Reproduce each record below exactly as written.

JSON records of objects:
········

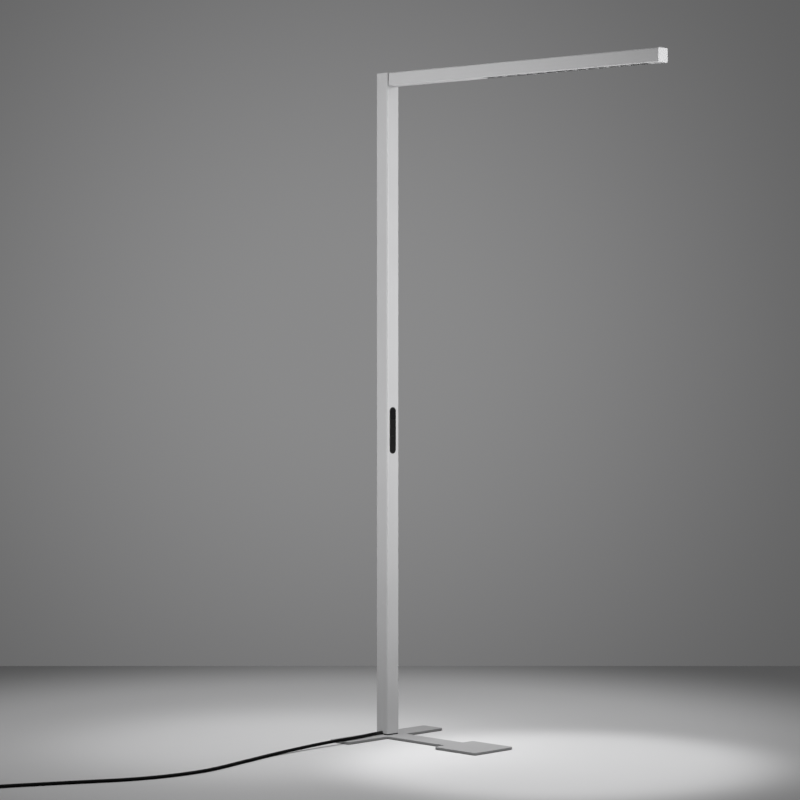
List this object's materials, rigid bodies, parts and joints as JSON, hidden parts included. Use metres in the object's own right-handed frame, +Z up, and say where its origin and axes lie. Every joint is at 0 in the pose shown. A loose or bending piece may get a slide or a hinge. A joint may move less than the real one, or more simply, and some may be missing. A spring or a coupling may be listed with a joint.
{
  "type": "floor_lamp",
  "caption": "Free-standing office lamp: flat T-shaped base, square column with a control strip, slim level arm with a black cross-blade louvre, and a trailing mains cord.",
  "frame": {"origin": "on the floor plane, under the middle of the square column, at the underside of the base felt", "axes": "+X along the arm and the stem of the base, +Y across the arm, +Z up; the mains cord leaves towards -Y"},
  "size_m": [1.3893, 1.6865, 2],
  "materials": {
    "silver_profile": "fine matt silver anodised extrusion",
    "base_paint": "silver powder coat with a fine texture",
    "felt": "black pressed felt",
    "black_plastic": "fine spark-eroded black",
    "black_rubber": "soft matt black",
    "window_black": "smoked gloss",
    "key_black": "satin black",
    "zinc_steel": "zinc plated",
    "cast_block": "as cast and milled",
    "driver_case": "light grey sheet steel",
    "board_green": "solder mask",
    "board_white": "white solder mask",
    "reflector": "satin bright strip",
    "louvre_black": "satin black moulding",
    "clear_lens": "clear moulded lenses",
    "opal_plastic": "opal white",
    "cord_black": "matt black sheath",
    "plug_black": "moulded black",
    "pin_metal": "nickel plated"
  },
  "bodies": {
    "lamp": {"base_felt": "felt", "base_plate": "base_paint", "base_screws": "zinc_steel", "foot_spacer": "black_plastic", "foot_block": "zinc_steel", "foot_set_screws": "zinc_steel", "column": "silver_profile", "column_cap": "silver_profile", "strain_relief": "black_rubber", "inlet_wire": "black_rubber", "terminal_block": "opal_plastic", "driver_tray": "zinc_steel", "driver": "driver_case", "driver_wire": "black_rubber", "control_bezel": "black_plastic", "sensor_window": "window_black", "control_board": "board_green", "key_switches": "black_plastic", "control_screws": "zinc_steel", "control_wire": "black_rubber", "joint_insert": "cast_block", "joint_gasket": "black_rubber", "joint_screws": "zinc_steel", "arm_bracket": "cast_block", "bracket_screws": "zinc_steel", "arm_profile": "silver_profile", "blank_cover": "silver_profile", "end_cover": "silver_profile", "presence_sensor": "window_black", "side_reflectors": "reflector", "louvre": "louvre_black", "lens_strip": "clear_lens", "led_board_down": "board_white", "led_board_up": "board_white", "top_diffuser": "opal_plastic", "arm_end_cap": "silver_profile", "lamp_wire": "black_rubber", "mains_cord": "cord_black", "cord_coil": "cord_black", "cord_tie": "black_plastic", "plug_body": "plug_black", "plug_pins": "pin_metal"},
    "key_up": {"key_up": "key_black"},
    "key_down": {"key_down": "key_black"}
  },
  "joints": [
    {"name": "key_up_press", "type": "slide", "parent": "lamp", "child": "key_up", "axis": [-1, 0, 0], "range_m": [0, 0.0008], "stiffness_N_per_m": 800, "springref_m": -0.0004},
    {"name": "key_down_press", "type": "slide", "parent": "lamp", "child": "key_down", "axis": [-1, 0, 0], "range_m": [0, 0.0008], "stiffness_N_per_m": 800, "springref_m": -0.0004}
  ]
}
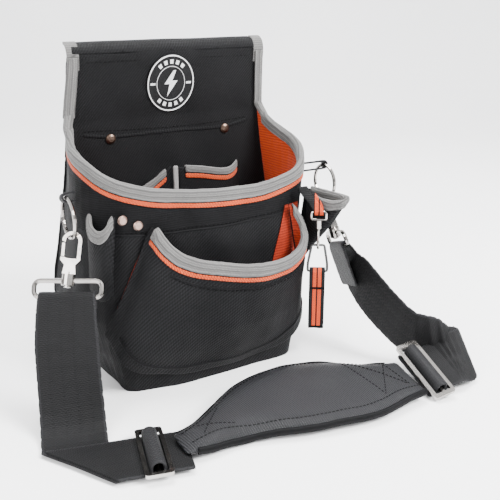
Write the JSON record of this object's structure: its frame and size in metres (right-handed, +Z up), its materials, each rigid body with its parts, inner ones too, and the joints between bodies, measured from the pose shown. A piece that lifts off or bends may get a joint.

········

• _TASK SOLUTION_:
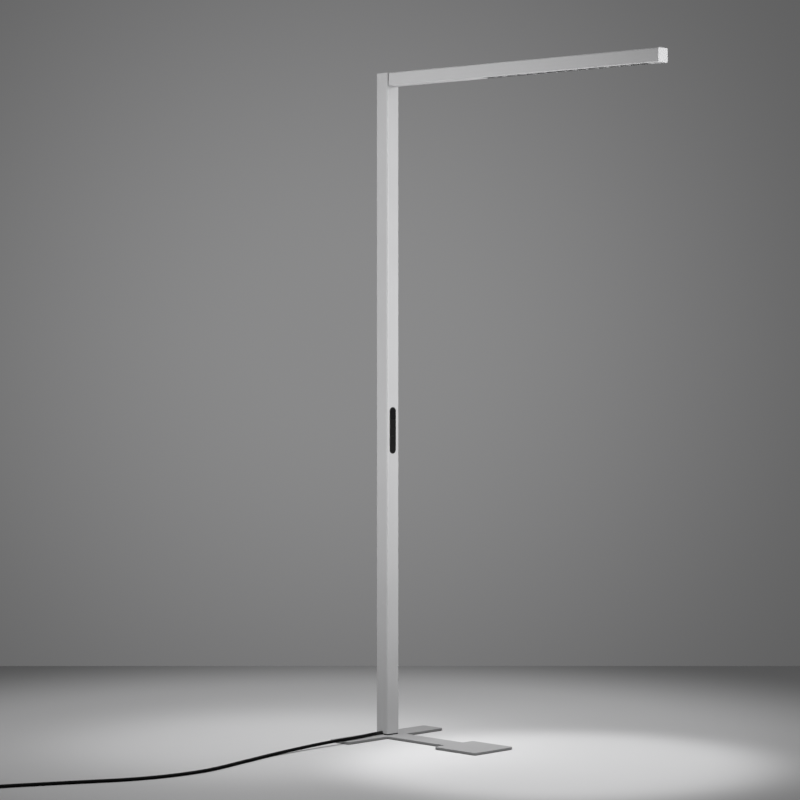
List this object's materials, rigid bodies, parts and joints as JSON, hidden parts included. Use metres in the object's own right-handed frame, +Z up, and say where its origin and axes lie. Every joint is at 0 in the pose shown. A loose or bending piece may get a slide or a hinge. A joint may move less than the real one, or more simply, and some may be missing. A spring or a coupling may be listed with a joint.
{
  "type": "floor_lamp",
  "caption": "Free-standing office lamp: flat T-shaped base, square column with a control strip, slim level arm with a black cross-blade louvre, and a trailing mains cord.",
  "frame": {"origin": "on the floor plane, under the middle of the square column, at the underside of the base felt", "axes": "+X along the arm and the stem of the base, +Y across the arm, +Z up; the mains cord leaves towards -Y"},
  "size_m": [1.3893, 1.6865, 2],
  "materials": {
    "silver_profile": "fine matt silver anodised extrusion",
    "base_paint": "silver powder coat with a fine texture",
    "felt": "black pressed felt",
    "black_plastic": "fine spark-eroded black",
    "black_rubber": "soft matt black",
    "window_black": "smoked gloss",
    "key_black": "satin black",
    "zinc_steel": "zinc plated",
    "cast_block": "as cast and milled",
    "driver_case": "light grey sheet steel",
    "board_green": "solder mask",
    "board_white": "white solder mask",
    "reflector": "satin bright strip",
    "louvre_black": "satin black moulding",
    "clear_lens": "clear moulded lenses",
    "opal_plastic": "opal white",
    "cord_black": "matt black sheath",
    "plug_black": "moulded black",
    "pin_metal": "nickel plated"
  },
  "bodies": {
    "lamp": {"base_felt": "felt", "base_plate": "base_paint", "base_screws": "zinc_steel", "foot_spacer": "black_plastic", "foot_block": "zinc_steel", "foot_set_screws": "zinc_steel", "column": "silver_profile", "column_cap": "silver_profile", "strain_relief": "black_rubber", "inlet_wire": "black_rubber", "terminal_block": "opal_plastic", "driver_tray": "zinc_steel", "driver": "driver_case", "driver_wire": "black_rubber", "control_bezel": "black_plastic", "sensor_window": "window_black", "control_board": "board_green", "key_switches": "black_plastic", "control_screws": "zinc_steel", "control_wire": "black_rubber", "joint_insert": "cast_block", "joint_gasket": "black_rubber", "joint_screws": "zinc_steel", "arm_bracket": "cast_block", "bracket_screws": "zinc_steel", "arm_profile": "silver_profile", "blank_cover": "silver_profile", "end_cover": "silver_profile", "presence_sensor": "window_black", "side_reflectors": "reflector", "louvre": "louvre_black", "lens_strip": "clear_lens", "led_board_down": "board_white", "led_board_up": "board_white", "top_diffuser": "opal_plastic", "arm_end_cap": "silver_profile", "lamp_wire": "black_rubber", "mains_cord": "cord_black", "cord_coil": "cord_black", "cord_tie": "black_plastic", "plug_body": "plug_black", "plug_pins": "pin_metal"},
    "key_up": {"key_up": "key_black"},
    "key_down": {"key_down": "key_black"}
  },
  "joints": [
    {"name": "key_up_press", "type": "slide", "parent": "lamp", "child": "key_up", "axis": [-1, 0, 0], "range_m": [0, 0.0008], "stiffness_N_per_m": 800, "springref_m": -0.0004},
    {"name": "key_down_press", "type": "slide", "parent": "lamp", "child": "key_down", "axis": [-1, 0, 0], "range_m": [0, 0.0008], "stiffness_N_per_m": 800, "springref_m": -0.0004}
  ]
}
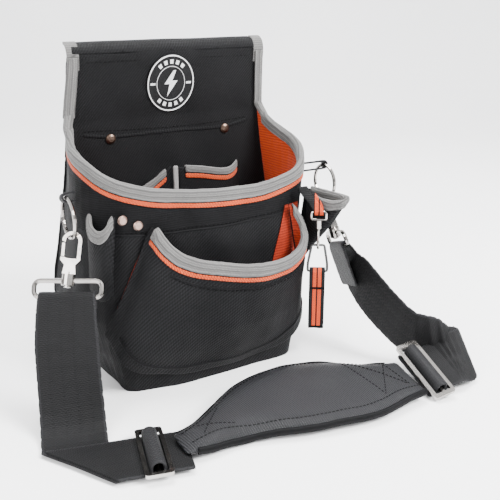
Write the JSON record of this object's structure: its frame and size in metres (right-handed, +Z up), its materials, each rigid body with its parts, inner ones too, and the joints between bodies, measured from the pose shown. A piece that lifts off or bends may get a joint.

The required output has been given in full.